Consiglio di Stato: sala giochi ad altro rischio infiltrazioni, confermato il diniego di Questura e Tar Puglia

Una società di gestione di sale giochi ha perso anche in Consiglio di Stato il ricorso contro il diniego di licenza ex art. 88 TULPS per l’installazione di terminali Vlt: ‘Rapporti economici sospetti e alto rischio infiltrazioni nel gioco pubblico’.

La ricorrente aveva intrattenuto rapporti economici e imprenditoriali con società gravitanti nel mondo della criminalità organizzata, specializzate nel campo dei videogiochi e scommesse. La Questura di Barletta-Andria-Trani aveva concluso che, alla luce delle circostanze fattuali e familiari, meglio specificate nel provvedimento gravato nel primo grado del giudizio, l’istante non potesse assicurare la ‘buona condotta”, quale requisito necessario per il rilascio della licenza, e che potesse ricorrere ‘un serio rischio di abuso dell’autorizzazione’, tenuto conto dei su visti rapporti imprenditoriali con le società riconducibili alla criminalità organizzata che ne rileverebbero la contestata inaffidabilità”.

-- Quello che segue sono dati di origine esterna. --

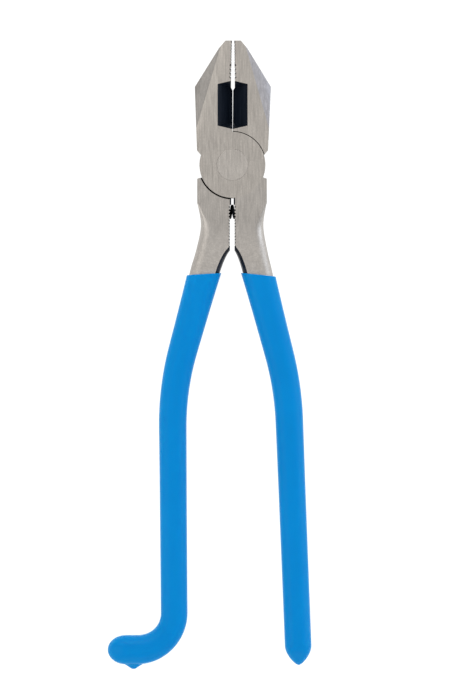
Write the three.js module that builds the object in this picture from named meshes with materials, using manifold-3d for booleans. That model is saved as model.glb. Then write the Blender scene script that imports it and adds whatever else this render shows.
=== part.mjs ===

Teniendo ferme queste motivazioni il Consiglio di Stato (sez. III) ha respinto oggi il ricorso di una società di gestione di sale giochi contro il diniego di licenza ex art. 88 TULPS per l’installazione di terminali VLT, confermando la decisione della Questura e anche della precedente sentenza del TAR Puglia.

Gli accertamenti avevano evidenziato rapporti economici e imprenditoriali con società attive nel settore giochi e scommesse ritenute gravitanti nell’orbita della criminalità organizzata. In particolare, la titolare aveva versato una somma consistente a una società riconducibile a soggetti controindicati, ed aveva sottoscritto con la stessa un contratto di affitto/comodato su locali destinati all’attività di gioco, nell’ambito di un modello imprenditoriale basato sull’acquisto di bar e sale giochi da affidare in gestione a terzi.

La ricorrente aveva già impugnato il diniego davanti al TAR Puglia, ma il ricorso è stato respinto dal Tribunale, ritenendo il provvedimento questorile sorretto da una pluralità di elementi ostativi, ciascuno idoneo di per sé a giustificare il mancato rilascio della licenza. In appello, la società ha insistito soprattutto sulla successiva riforma, in sede penale, di una precedente condanna legata all’operatività della sala giochi e sulla presunta insussistenza di illeciti nel rapporto di finanziamento contestato. Il Consiglio di Stato ha però ricordato che, in materia di autorizzazioni di pubblica sicurezza, il giudizio amministrativo sulla “buona condotta” è più ampio e rigoroso rispetto alla responsabilità penale.

In aggiunta alla motivazione principale, i giudici hanno considerato, oltre ai rapporti con soggetti controindicati, anche la condanna dell’appellante per condotte volte a ostacolare i controlli sugli apparecchi da gioco, le violazioni fiscali definitivamente accertate e i precedenti a carico del socio familiare (segnalazioni per uso di stupefacenti e frequentazioni con persone pregiudicate). L’attività è risultata essere ad alto rischio di infiltrazioni come il gioco pubblico.